Naturally he put up huge fuss as he knows it’s my last chance to have a child and he ignorantly believes there is nothing wrong with our son until he is told by a doctor. I told him my fears and I have reluctantly agreed to wait until Friday next week.  By this stage I will have seen a therapist and we would have spoken to our paediatrician about it.

When your imagination runs away with you.

I have just looked at my stats and I haven’t posted since July.  I have been too busy making myself crazy with a possible diagnosis for my son.  My son is 8 months old and has developmental delays but the doctors are not sure why.  When you are left alone with Dr Google and constantly carting your child to hospital tests and the physio and speech therapists..  You start to analyse every little thing your child does and before long you lose sleep and lose the ability to rationally think and finally you lose your mind.

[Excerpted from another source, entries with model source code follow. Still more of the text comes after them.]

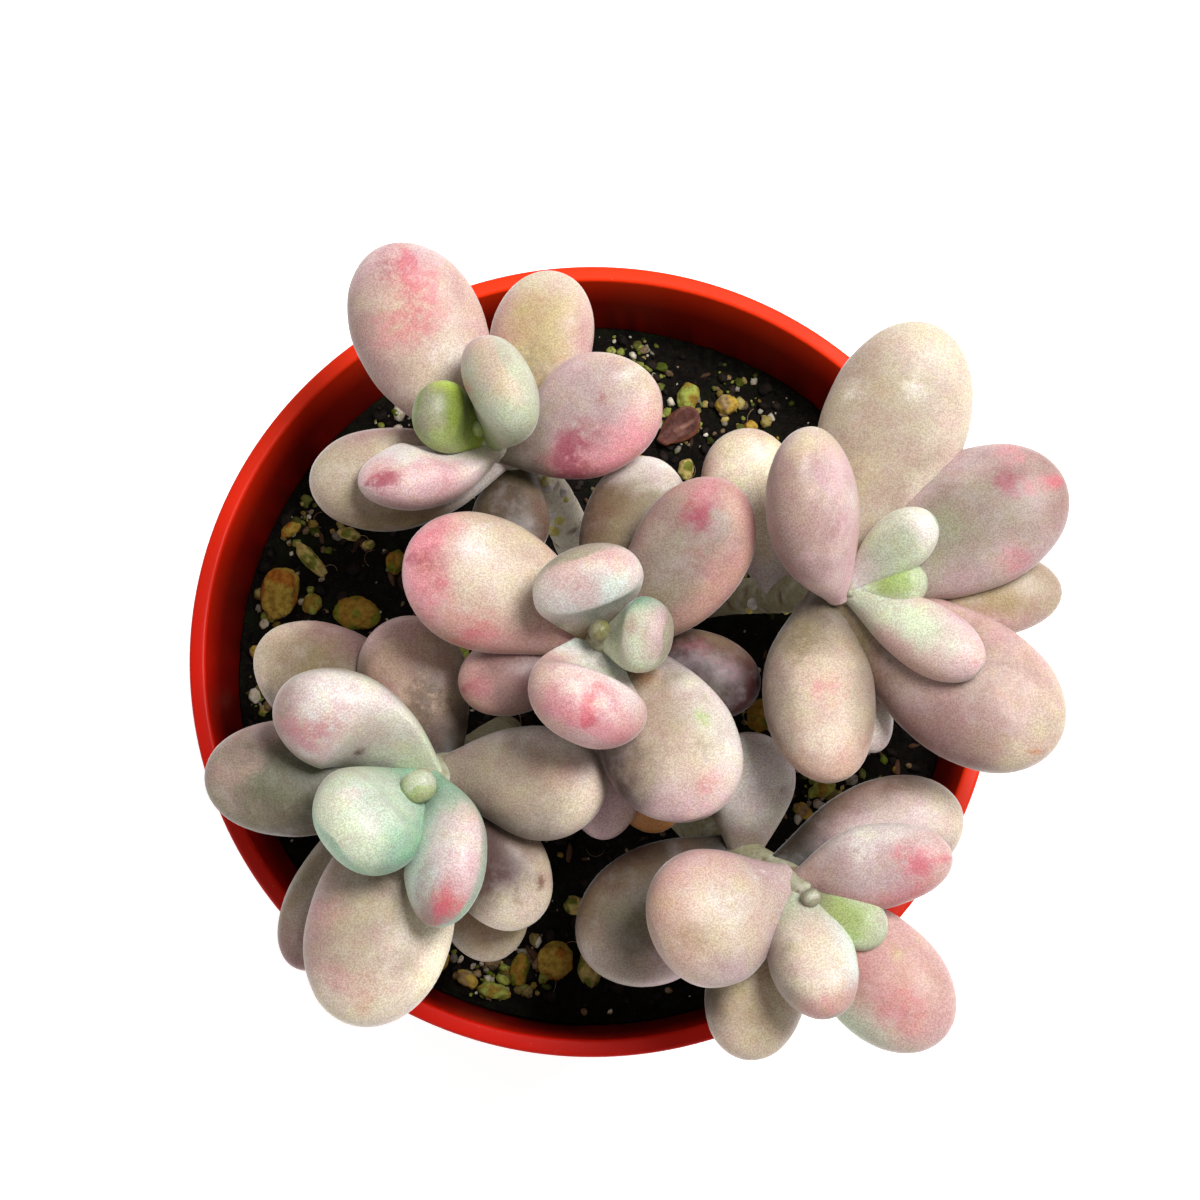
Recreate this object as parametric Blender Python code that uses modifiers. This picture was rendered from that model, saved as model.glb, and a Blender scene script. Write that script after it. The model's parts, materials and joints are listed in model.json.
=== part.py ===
"""A graptopetalum with five leafy stems, in a red plastic nursery pot filled with gritty potting mix.

Lengths are in millimetres and angles in degrees. The origin is the centre of the pot's underside,
+Z is up and -Y is the front.
"""

import math
import random
from collections import namedtuple

import bmesh
import bpy
from mathutils import Matrix, Vector, noise

MM = 0.001
FULL_TURN = 2 * math.pi
# In metres: points this close after a Boolean are made one
SLIVER = 1e-5

# Colours as linear red, green and blue
POT_RED = (0.68, 0.05, 0.015)
SOIL_BROWN = (0.022, 0.016, 0.012)
LEAF_CREAM = (0.60, 0.50, 0.44)
LITTER_BROWN = (0.16, 0.05, 0.03)

# Pot
POT_HEIGHT = 115.0
LIP_RADIUS = 75.0
LIP_WIDTH = 3.0
LIP_ROUND = 0.7
BAND_HEIGHT = 13.0
BAND_TAPER = 0.6
BAND_ROUND = 0.5
WALL = 1.8
WALL_OUT_TOP = 72.6
WALL_OUT_FOOT = 54.5
FOOT_ROUND = 1.5
FLOOR = 2.4
FLOOR_ROUND = 1.2
POT_STEPS = 56
DRAIN_HOLES = 8
DRAIN_RING = 42.0
DRAIN_RADIUS = 4.0
DRAIN_SIDES = 12

# Potting mix
WALL_GAP = 0.45
STEM_GAP = 0.35
SOIL_TOP = 97.0
SOIL_RINGS = 8
SOIL_SECTORS = 36
RING_SPACING = 0.8
RELIEF = 1.1
RELIEF_SPACING = 14.0
RELIEF_SEED = 3.7
STONE_SINK = 0.25
STONE_HEIGHT = 0.8
COARSE_STONE = 4.2
GRAINS = 22
GRAIN_LEAST = 2.4
GRAIN_MOST = 4.4
GRAIN_SEED = 11
CLEAR_OF_STEM = 9.0
CLEAR_OF_LITTER = 10.0

# Stems and leaves
STEM_BEVEL = 4
STEM_PIECES = 3
STEM_TIP = (0.9, 0.6)
ROOT_DEPTH = 12.0
RINGS = 8
SIDES = 12
SPINE_STEPS = 40
STALK_WIDTH = 0.34
STALK_DEPTH = 0.42
SHOULDER = 1.35
TIP_POWER = 2.15
TIP_END = 0.985
SIDE_POWER = 0.9
CROWN_POWER = 0.95
UPPER_SHARE = 0.9
LOWER_SHARE = 1.1
HOLLOW_FROM = 0.3
HOLLOW_OVER = 0.32
SMOOTH_ANGLE = 40.0

Stem = namedtuple("Stem", "points radius")
# depth: how far below the growing point the leaf is joined, along the stem
# azimuth, reach, climb: from there to the leaf's tip, in degrees, millimetres level and millimetres up
# roll, bend, sweep: degrees about its length, curling up along it, and turning sideways along it
# hollow: how far the upper side is flattened, from 0 to 1. widest: where it is widest, from root to tip
Leaf = namedtuple(
    "Leaf",
    "depth azimuth reach climb width thickness roll bend sweep hollow widest",
    defaults=(0, 15, 0, 0, 0.62),
)
Stone = namedtuple("Stone", "x y length width turn")

STEMS = {
    "stem_back_left": Stem([(0, 12.5, 97), (-5, 22, 122), (-12, 28.5, 138), (-19, 30, 150)], 3.8),
    "stem_middle": Stem([(5, -1.5, 97), (3.5, -4.5, 122), (2, -6, 140), (1.5, -7, 156)], 4.1),
    "stem_front_left": Stem([(-17, -14, 97), (-19, -19.5, 118), (-24, -26, 134), (-29, -31, 148)], 3.9),
    "stem_right": Stem([(19, 12, 97), (26.5, 8.5, 118), (36, 4.5, 137), (45, 2, 152)], 3.4),
    "stem_front_right": Stem([(11, -22, 97), (18, -33, 114), (26.5, -41, 130), (36, -49, 146)], 3.4),
}

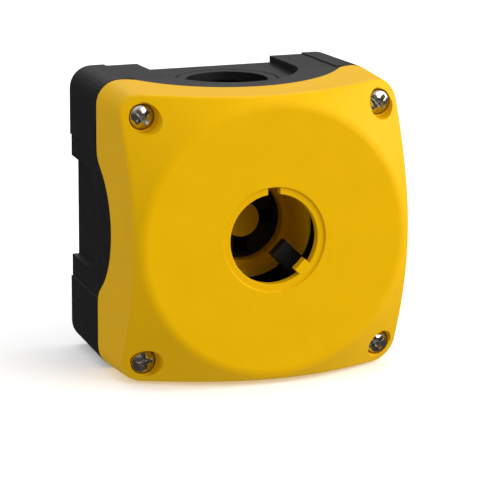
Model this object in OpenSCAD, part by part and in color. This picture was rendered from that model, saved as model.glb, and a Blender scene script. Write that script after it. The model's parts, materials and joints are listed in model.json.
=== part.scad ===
// One-hole wall-mounted control-station enclosure: black base, yellow cover.
// Every module is drawn lying on its back: z is the distance in front of the wall, y is up.
// on_wall() then stands the piece up: the wall face becomes the plane y = 0, the front looks along -Y.

/* [Enclosure] */
// Width and height across the parting line
body_w = 73; // [72:0.5:76]
// Depth from the wall to the face of the cover
body_d = 55; // [54:0.5:58]
// Width of the cover where its sides meet the face
front_w = 71; // [70:0.5:72]
// Width of the base at the wall
rear_w = 70.4; // [70:0.2:71]
// Radius of the four upright corners at the parting line
corner_r = 6; // [5:0.5:7]
// Height of the corner pads above the sides of the base
pad_t = 0.35; // [0.2:0.05:0.5]

/* [Parting line] */
// Distance of the parting line from the wall, at the corners
parting_z = 25.5; // [24:0.5:27]
// Radius of the bow in the left and right sides
side_bow_r = 18.7; // [18:0.1:19.5]
// Distance of that bow's centre from the wall
side_bow_z = 17.3; // [16.5:0.1:18]
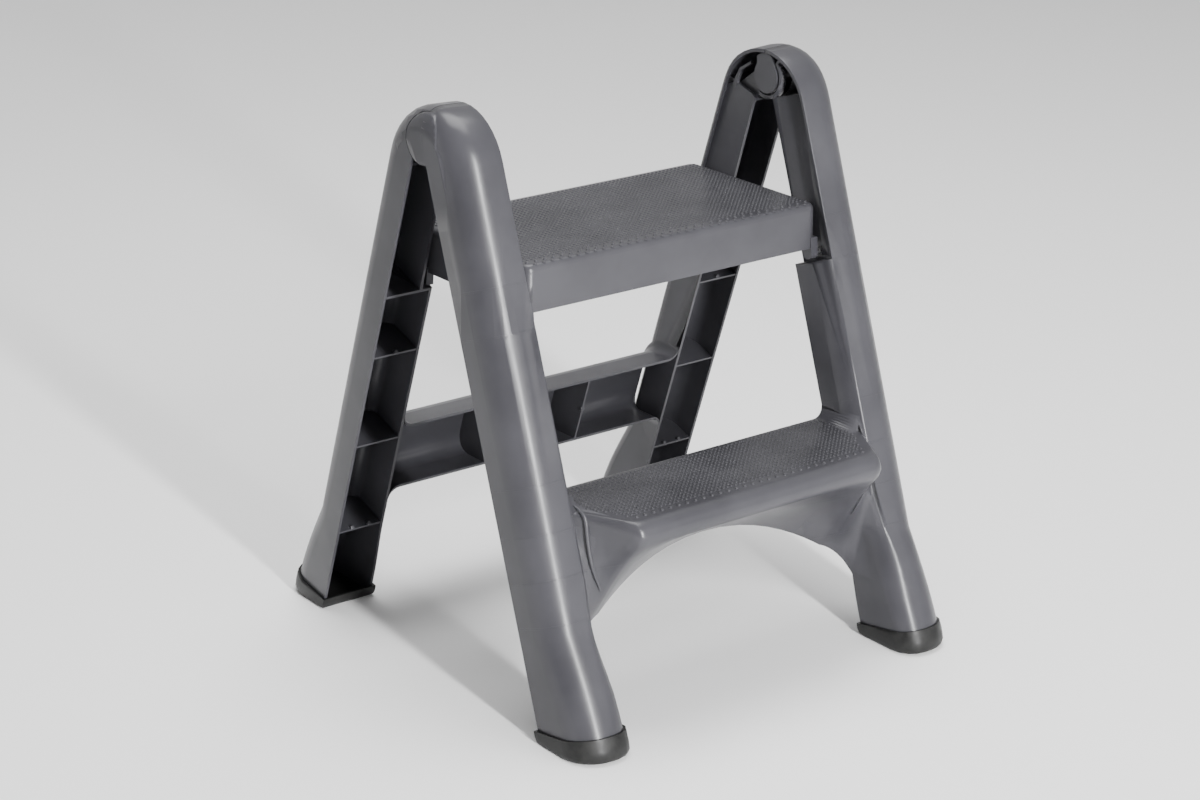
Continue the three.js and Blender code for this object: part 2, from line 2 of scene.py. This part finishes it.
# # Folding step stool
# The stool is two moulded frames that hinge at the top like a clothes peg, a platform that swings between
# them, and four rubber boots. The imported model already holds every piece in its true place, in metres.
# It is loaded first.

# %% Load the frame
import bpy
import math
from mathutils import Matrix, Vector


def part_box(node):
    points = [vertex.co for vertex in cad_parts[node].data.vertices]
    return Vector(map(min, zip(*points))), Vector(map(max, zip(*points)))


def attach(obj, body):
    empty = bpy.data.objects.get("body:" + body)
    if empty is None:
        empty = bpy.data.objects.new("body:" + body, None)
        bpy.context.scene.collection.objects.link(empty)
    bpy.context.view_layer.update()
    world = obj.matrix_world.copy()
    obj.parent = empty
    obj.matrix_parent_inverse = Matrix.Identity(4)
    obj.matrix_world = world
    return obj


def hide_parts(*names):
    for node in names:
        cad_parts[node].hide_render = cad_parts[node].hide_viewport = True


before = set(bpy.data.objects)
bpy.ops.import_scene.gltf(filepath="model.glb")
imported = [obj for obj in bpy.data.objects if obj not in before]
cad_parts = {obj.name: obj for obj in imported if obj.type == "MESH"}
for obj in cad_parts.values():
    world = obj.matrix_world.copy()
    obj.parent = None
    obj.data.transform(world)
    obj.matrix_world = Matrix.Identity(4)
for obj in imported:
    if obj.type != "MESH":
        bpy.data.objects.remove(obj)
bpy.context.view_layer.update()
MM = 0.001
scene = bpy.context.scene

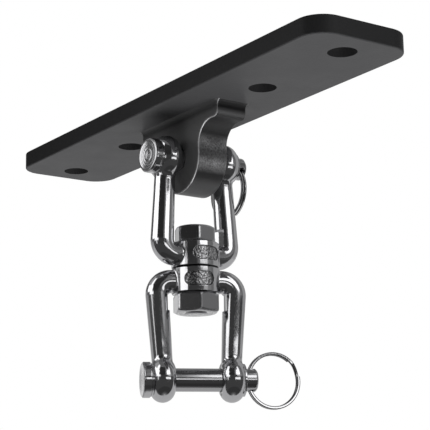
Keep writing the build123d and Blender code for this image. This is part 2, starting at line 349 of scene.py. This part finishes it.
def polished_casting(name, seam_height, boss_side, across):
    """Bright cast steel with soft waves, and sand-rough floors in the boss's two panels, with
    painted shade round the inside of each panel's wall.
    """
    sheet = new_sheet(name)
    waves = sheet.noise(WAVE_GRAIN, detail=SMOOTH_DETAIL)
    grain = sheet.noise(CAST_GRAIN)
    sand = sheet.noise(SAND_GRAIN, roughness=SAND_NOISE_ROUGHNESS)
    boss_middle = (0, 0, seam_height + boss_side * HALF_BOSS_HEIGHT)
    height, away = sheet.distance(boss_middle, (0, 0, 1))
    aside = abs(sheet.distance(boss_middle, across)[0])
    past_straight = (aside - (PANEL_HALF_LENGTH - PANEL_HALF_HEIGHT)).at_least(0)
    reach = sheet.length(sheet.join(past_straight, height))
    sunk = sheet.within(away, *SUNK_PLACE, SUNK_FADE)
    panel_ends = (PANEL_HALF_HEIGHT, PANEL_HALF_HEIGHT + PANEL_FADE)
    panel = sunk * sheet.ramp(reach, *panel_ends, 1, 0)
    # Painted shade inside each panel's wall, darkest at the wall
    painted_wall_shade = sunk * sheet.ramp(reach, *BORDER_PLACE, 0, BORDER_PAINTED_SHADE)
    sand_tone_and_wall_shade = (panel * sheet.ramp(sand, *NARROW_SPAN, *SAND_SHADE)).at_least(painted_wall_shade)
    relief = sheet.bump(waves, WAVE_DEPTH, after=sheet.soft_edges(CAST_EDGE_RADIUS))
    relief = sheet.bump(grain, CAST_GRAIN_DEPTH, after=relief)
    polish = sheet.ramp(grain, *MEDIUM_SPAN, *CAST_ROUGHNESS)
    return sheet.principled({
        "Base Color": sheet.mix(sand_tone_and_wall_shade, BRIGHT_STEEL, PANEL_DARK_AND_PAINTED_SHADE),
        "Metallic": 1.0,
        "Roughness": polish + panel * SAND_ROUGHNESS,
        "Normal": sheet.bump(sand * panel, SAND_DEPTH, after=relief),
    })


# Turned steel

TURNED_FACE_RADIUS = 7.5 * MM
TURNED_FACE_FADE = 0.2 * MM
TURNED_ROUGHNESS = (0.07, 0.16)
TOOL_RING_GRAIN = 1.3 * MM
TOOL_RING_DEPTH = 0.35 * MM
TOOL_RING_DARK = (0.38, 0.38, 0.39)


def turned_steel(name, middle, axis, edge_radius):
    """Bright steel turned about an axis: tool rings that follow the distance from it."""
    sheet = new_sheet(name)
    away = sheet.distance(middle, axis)[1]
    rings = sheet.noise(TOOL_RING_GRAIN, place=sheet.join(away))
    face_ends = (TURNED_FACE_RADIUS, TURNED_FACE_RADIUS + TURNED_FACE_FADE)
    rings = rings * sheet.ramp(away, *face_ends, 1, 0)
    return sheet.principled({
        "Base Color": sheet.mix(sheet.ramp(rings, *GROOVE_SPAN), BRIGHT_STEEL, TOOL_RING_DARK),
        "Metallic": 1.0,
        "Roughness": sheet.ramp(rings, *WIDE_SPAN, *TURNED_ROUGHNESS),
        "Normal": sheet.bump(rings, TOOL_RING_DEPTH, after=sheet.soft_edges(edge_radius)),
    })


# Drawn wire

RING_OUTER_RADIUS = 12.5 * MM
RING_WIRE_WIDTH = 1.4 * MM
RING_TURN_OFFSET = 0.66 * MM
# The wire's base colours: painted highlight for the stripes, painted shade beside them
WIRE_PAINTED_HIGHLIGHT = (0.85, 0.85, 0.86)
WIRE_PAINTED_SHADE = (0.15, 0.15, 0.155)
WIRE_ROUGHNESS = (0.10, 0.18)
WIRE_GRAIN = 0.4 * MM
WIRE_GRAIN_DEPTH = 0.002 * MM
# The painted highlight stripes: on the flat face and on the rim of each turn
CROWN_HALF_WIDTH = 0.238 * MM
CROWN_FADE = 0.12 * MM
RIM_HALF_WIDTH = 0.24 * MM
RIM_FADE = 0.10 * MM
RIM_PLACE = (RING_OUTER_RADIUS - 0.3 * MM, RING_OUTER_RADIUS - 0.1 * MM)


def wire_with_painted_highlights(name, ring, axis):
    """Drawn wire with light painted in: painted highlight stripes along the middle of its flat face
    and each rim, and painted shade beside them.
    """
    sheet = new_sheet(name)
    grain = sheet.noise(WIRE_GRAIN)
    points = np.array([vertex.co for vertex in ring.data.vertices])
    middle = (points.min(axis=0) + points.max(axis=0)) / 2
    along, away = sheet.distance(middle.tolist(), axis)
    # Masks of the painted highlight stripes; the rest of the wire gets painted shade
    crown_place = RING_OUTER_RADIUS - RING_WIRE_WIDTH / 2
    crown_ends = (crown_place - CROWN_HALF_WIDTH, crown_place + CROWN_HALF_WIDTH)
    crown_highlight = sheet.within(away, *crown_ends, CROWN_FADE)
    off_turn = abs(along) - RING_TURN_OFFSET
    rim = sheet.within(off_turn, -RIM_HALF_WIDTH, RIM_HALF_WIDTH, RIM_FADE)
    rim = rim * sheet.ramp(away, *RIM_PLACE)
    return sheet.principled({
        "Base Color": sheet.mix(crown_highlight.at_least(rim), WIRE_PAINTED_SHADE, WIRE_PAINTED_HIGHLIGHT),
        "Metallic": 1.0,
        "Roughness": sheet.ramp(grain, *MEDIUM_SPAN, *WIRE_ROUGHNESS),
        "Normal": sheet.bump(grain, WIRE_GRAIN_DEPTH),
    })


def dress(node, material):
    """Gives a CAD node its finish."""
    for slot in frame["nodes"][node].material_slots:
        slot.material = material


# Studio

DOME_RADIUS = 350 * MM
DOME_MIDDLE = Vector((0, 0, -77 * MM))
CARD_COLUMNS = 25
CARD_ROWS = 17

# The dome of reflector cards, which only reflections see. Each row is a belt between two
# height angles: the bearings of its edges, right of the camera, and the tones between them.
DOME_BELTS = (
    (55, 90, (-180, 180), (0.16,)),
    (30, 55, (-180, -160, -146, -122, -80, -57, 12, 27, 65, 97, 148, 180),
     (0.20, 0.45, 0.14, 0.42, 1.70, 0.035, 0.20, 1.60, 0.15, 0.40, 0.30)),
    (12, 30, (-180, -160, -146, -104, -50, 12, 25, 62, 97, 148, 180),
     (0.12, 0.55, 0.12, 1.90, 0.028, 0.25, 1.90, 0.19, 0.40, 0.20)),
    (4, 12, (-180, -160, -146, -112, -76, -37, 38, 60, 80, 97, 148, 180),
     (0.20, 0.70, 0.35, 0.13, 1.60, 0.055, 0.45, 0.26, 0.19, 0.40, 0.30)),
    (0, 4, (-180, -146, -95, -60, -51, 95, 146, 180),
     (0.70, 0.35, 0.09, 1.10, 0.055, 0.35, 0.70)),
    (-9, 0, (-180, -146, -95, -60, -51, 15, 62, 95, 146, 180),
     (0.85, 0.42, 0.09, 1.00, 0.050, 1.50, 0.10, 0.42, 0.85)),
    (-45, -9, (-180, -95, 95, 180), (0.55, 0.065, 0.55)),
    (-70, -45, (-180, -95, 95, 180), (0.55, 0.045, 0.55)),
    (-77, -70, (-180, -95, 95, 180), (0.55, 0.09, 0.55)),
    (-84, -77, (-180, -95, 95, 180), (0.55, 0.20, 0.55)),
    (-90, -84, (-180, 180), (0.50,)),
)


def emission(name, strength):
    """A plain glowing surface."""
    sheet = new_sheet(name)
    glow = sheet.node("ShaderNodeEmission", sockets={"Strength": strength})
    sheet.node("ShaderNodeOutputMaterial", sockets={"Surface": glow})
    return sheet.owner


def dome_card(name, bearings, heights, tone):
    """A patch of the dome between two bearings and two height angles."""
    bearing, height = np.meshgrid(
        np.radians(np.linspace(*bearings, CARD_COLUMNS)) + CAMERA_YAW,
        np.radians(np.linspace(*heights, CARD_ROWS)),
    )
    points = np.stack([
        np.sin(bearing) * np.cos(height),
        -np.cos(bearing) * np.cos(height),
        np.sin(height),
    ], axis=-1) * DOME_RADIUS + np.array(DOME_MIDDLE)
    corner = np.arange(CARD_ROWS * CARD_COLUMNS).reshape(CARD_ROWS, CARD_COLUMNS)
    quads = np.stack([
        corner[:-1, :-1],
        corner[1:, :-1],
        corner[1:, 1:],
        corner[:-1, 1:],
    ], axis=-1)
    mesh = bpy.data.meshes.new(name)
    mesh.from_pydata(points.reshape(-1, 3).tolist(), [], quads.reshape(-1, 4).tolist())
    mesh.materials.append(emission(name, tone))
    card = bpy.data.objects.new(name, mesh)
    bpy.context.scene.collection.objects.link(card)
    card.visible_camera = False
    card.visible_diffuse = False
    card.visible_shadow = False
    card.visible_transmission = False


FLOOR_HEIGHT = -1.25
FLOOR_SIZE = 12
FLOOR_TONE = (0.8, 0.8, 0.8, 1)
FLOOR_ROUGHNESS = 0.8


def make_floor():
    """A plain pale floor, far below."""
    half = FLOOR_SIZE / 2
    mesh = bpy.data.meshes.new("floor")
    corners = [(-half, -half), (half, -half), (half, half), (-half, half)]
    mesh.from_pydata([(x, y, FLOOR_HEIGHT) for x, y in corners], [], [(0, 1, 2, 3)])
    finish = {"Base Color": FLOOR_TONE, "Roughness": FLOOR_ROUGHNESS}
    mesh.materials.append(new_sheet("pale_floor").principled(finish))
    floor = bpy.data.objects.new("floor", mesh)
    bpy.context.scene.collection.objects.link(floor)


# Lamps: bearing right of the camera and height angle in degrees, distance and size in
# metres, and power in watts
LAMPS = {
    "key": (45, 40, 1.4, 0.9, 6),
    "fill": (-60, 20, 1.4, 0.9, 1),
    "below": (100, -84, 1.1, 1.7, 165),
    "above": (180, 75, 1.4, 0.9, 60),
}


def make_lamp(name, bearing, height, distance, size, power):
    """A soft square lamp that faces the swivel, and that reflections don't see."""
    bearing = radians(bearing) + CAMERA_YAW
    height = radians(height)
    back = Vector((sin(bearing) * cos(height), -cos(bearing) * cos(height), sin(height)))
    data = bpy.data.lights.new(name, "AREA")
    data.size = size
    data.energy = power
    lamp = bpy.data.objects.new(name, data)
    lamp.location = DOME_MIDDLE + back * distance
    lamp.rotation_mode = "QUATERNION"
    lamp.rotation_quaternion = back.to_track_quat("Z", "Y")
    lamp.visible_glossy = False
    bpy.context.scene.collection.objects.link(lamp)


AMBIENT = 0.25
BACKDROP = (1, 1, 1, 1)


def make_world():
    """White to the camera and to reflections, and a soft grey fill to everything else."""
    world = bpy.data.worlds.new("studio")
    bpy.context.scene.world = world
    sheet = Sheet(world)
    rays = ("Is Camera Ray", "Is Glossy Ray", "Is Transmission Ray")
    camera, glossy, transmitted = (sheet.node("ShaderNodeLightPath", output=ray) for ray in rays)
    seen = camera.at_least(glossy).at_least(transmitted)
    strength = sheet.ramp(seen, 0, 1, AMBIENT, 1)
    backdrop = sheet.node("ShaderNodeBackground", sockets={"Color": BACKDROP, "Strength": strength})
    sheet.node("ShaderNodeOutputWorld", sockets={"Surface": backdrop})


# The scene

# Turned pieces: the joint on whose line they were turned, their finish and its soft edges
TURNED_PIECES = {
    "upper_clevis_pin": ("upper_pin_turn", "turned_steel_of_upper_pin", 0.9 * MM),
    "lower_clevis_pin": ("lower_pin_turn", "turned_steel_of_lower_pin", 0.9 * MM),
    "swivel_bolt": ("bolt_turn", "turned_steel_of_bolt", 1.5 * MM),
    "swivel_nut": ("bolt_turn", "turned_steel_of_nut", 1.5 * MM),
}

# Split rings: the line through the middle of each, square to its turns
LOWER_RING_BEARING = radians(-15)
RING_AXES = {
    "upper_split_ring": (0, 1, 0),
    "lower_split_ring": (cos(LOWER_RING_BEARING), sin(LOWER_RING_BEARING), 0),
}

make_camera()
make_world()
make_floor()
for belt, (low, high, edges, tones) in enumerate(DOME_BELTS):
    for column, tone in enumerate(tones):
        dome_card(f"card_{belt}_{column}", edges[column:column + 2], (low, high), tone)
for lamp, settings in LAMPS.items():
    make_lamp(lamp, *settings)

joints = {joint["name"]: joint for joint in frame["joints"]}
seam = joints["swivel"]["pos_m"][2]
upper_across = joints["upper_pin_turn"]["axis"]
lower_across = joints["lower_pin_turn"]["axis"]
dress("ceiling_plate", coat_of_plate())
dress("eye_lug", coat_of_lug_with_painted_light())
dress("upper_jaw", polished_casting("polished_upper_casting", seam, 1, upper_across))
dress("lower_jaw", polished_casting("polished_lower_casting", seam, -1, lower_across))
for node, axis in RING_AXES.items():
    dress(node, wire_with_painted_highlights("drawn_wire_with_painted_highlights_of_" + node, frame["nodes"][node], axis))
for node, (joint_name, finish, edge_radius) in TURNED_PIECES.items():
    joint = joints[joint_name]
    dress(node, turned_steel(finish, joint["pos_m"], joint["axis"], edge_radius))

bpy.context.scene.view_settings.view_transform = "Standard"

When I was waiting for the results for the MRI, I convinced myself my son has Chiari malformation.  Surely he was exhibiting all the symptoms?  The MRI came back clear, no brain damage.  Last month I was convinced he had a 22q deletion resulting in Digeorges syndrome.  I compared facial features of children with Digeorges and my son and convinced myself that his curly toes and low set ears were obvious.  We made a panicked phone call to the paediatrician asking why she hadn’t tested for this.  She said it was the first thing they tested for, and he doesn’t have it.

Currently we are waiting for final genetic tests to see if he has a rare syndrome.  Over 80% of them are already ruled out by initial tests but with a full genetic panel of both parents and baby maybe they will find some deletions here and there? Or does he have Cerebral palsy? Lyme disease?

Or maybe he has nothing wrong with him at all.

Last night friends were over with their son.  They said, ‘my child had the same thing as a baby, he was slow and needed endless tests but now at age 9 he is only a year behind at school but he is otherwise fine’.   I looked at Edward as he gazed absentmindedly off in the distance before giving my cat a creepy stare.  It didn’t reassure me!

When faced with the possibility of a disability you start asking yourself hard questions..  Would you prefer a physical disability and no intellectual disability? what if both happen? what is the prognosis? Will my child ever walk or talk?  have friends? a job? If I want another child will my next child get it too?

Needless to say I have now admitted I have lost control.  I asked the doctor for a referral to a therapist and she said to call around because it will be hard to find one that speaks English here.  Oh the joys of living in a small village in Holland and your family living on the other side of the world!  The Dutch culture is extremely direct (sorry ‘authentic’) and I’m curious to how a therapy session will play out here.

I’m hoping the session contains a few laughs due to literal translation of words.  My husband always tells me to use my ‘fantasy’ about things.  He means ‘imagination’ but I never correct him because it sounds so funny.  Once a doctor described my ovaries as ‘moisty.’  I don’t know why I burst out laughing and I made him feel embarrassed, oops.  ‘Crowdy’ is another one I hear a lot.  You don’t want to go to a beach/festival etc and it is too crowdy with people.  I have used my fantasy and digressed.  What I’m trying to say is sometimes a small laugh here and there brings light relief to a difficult situation like a therapy session.

We are enjoying an Indian summer here in Europe.  This week it will be in the 30’s and I am determined to enjoy it.  I will stay off Google at 3am and I will enjoy the moments swimming and playing with my little boy.